The Hidden Gift of Failure - Week #50 of The Awakening Journey

For many of us, fear of failure stops us from taking risks, expanding outward, speaking our truth, and achieving success. In our journey here together, we have been pointing to your fear being the root cause of your challenges. 

[I was recently challenged to stop creating fear. Sometimes this works. Sometimes it doesn’t. What about when it doesn’t work and fear does get created?] 

Many people tell themselves that they don’t have fear and they certainly aren’t making decisions out of fear. Or at least their ego tells them this story.  And many of us believe it. But the truth is that as human beings, we create fear. 

And underpinning so much of our fear is the fear of failure. 

Even though cognitively we know that children learn by failing, by making mistakes, we still fear failing. In reality, failure is what we need to experience in order to grow. 

This week you are going to learn how to leverage your fear of failure to create success!

The Roots of Our Fear of Failure

We are conditioned this way. We learn at an early age that when we fail and make mistakes people are disappointed. Then we build up a story that we must not fail. Failure means losing stuff, love, money, and belonging. 

Growing up, my parents acted like they had all the answers to everything. When I realized, as all kids do, that they were not omniscient, I felt [distrusting]. Perhaps they feared failing as parents. 

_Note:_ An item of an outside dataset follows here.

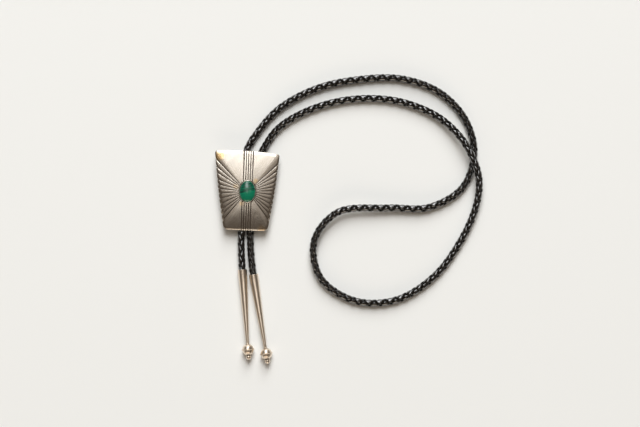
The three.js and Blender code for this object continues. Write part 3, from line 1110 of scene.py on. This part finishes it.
    def _field(self, side: Side, end: End, fan_end: np.ndarray, line_end: np.ndarray) -> np.ndarray:
        """The stations of the plain field between a fan and the engraved lines, round the corner.

        Args:
            side: which side.
            end: which end.
            fan_end: the fan's last station.
            line_end: the first station of the engraved lines.

        Returns:
            Rows as a fan's, in anticlockwise order.
        """
        groove = self.groove_angles[-1 if end is End.UPPER else 0]
        rising = np.linspace(0.0, 1.0, self.shoulder_parts + 1)[1:]
        angle = np.radians(groove + end.value * self.groove_shoulder * rising)
        angle = math.pi - angle if side is Side.LEFT else angle
        shoulder = self._side_point(side, angle)
        corner = self._corner_arc(side, end)
        straight = np.linspace(shoulder[-1], corner[0], self.straight_parts + 1)[1:-1]
        x = np.linspace(corner[-1, 0], line_end[2], self.end_parts + 1)[1:-1]
        outer = np.concatenate([shoulder, straight, corner, self._end_point(x, end)])
        chain = np.concatenate([fan_end[None, 2:4], outer, line_end[None, 2:4]])
        walked = np.cumsum(np.linalg.norm(np.diff(chain, axis=0), axis=1))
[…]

I know when I first found out we were expecting, I wanted to be a “perfect parent” so I definitely shared this fear of failure as a parent. While also knowing cognitively that I needed to fail. An impossible dichotomy.

How Do We Stop This Crazy Train?

Through practice. Did I say practice as in practice at failing? Yep. I sure did. 

And by embracing the truth. The truth is that every time we fail, every time we feel fear, every time we fall down, it is a GIFT.  

How is it a gift to lose business, and clients, make a bad investment, lose your influence or even fail at a conversation?  

Because when we fail, and we truly embrace that failure, when we slow down enough, we can receive the gift. The gift is to learn how to evolve. 

What would it be like to really embody this truth? Would it feel like relief, peace, wonder, awe? When you feel like you fall down on your bum, would you be able to laugh at yourself and model that to everyone around you?

Walking Through The Doorway That is Your Evolution

As my parenting progressed and my daughters became more verbal, I was able to share some of my failures. I even added to our dinner conversation “Share one thing you failed at today” so they could see that. 

My daughter Olivia and I just had a conversation where we were talking about parenting and I shared with her the paradox of wanting to challenge your child to a higher way of being in the world while also holding that she is enough just as she is. It feels like a tightrope walk sometimes. 

Sharing this “failure” with her created an opening for me to step into, a doorway into my own evolution.

Embracing failure and knowing it is meant to be is freeing. It feels like peace and empowerment. And a leveling up of yourself in your evolution as a human. Embracing failure feels like freedom.

This Week’s Challenge:

Intentionally fail at one thing this week.

You could fail at being a parent, at a project you are working on, making money, or whatever makes your heart stop.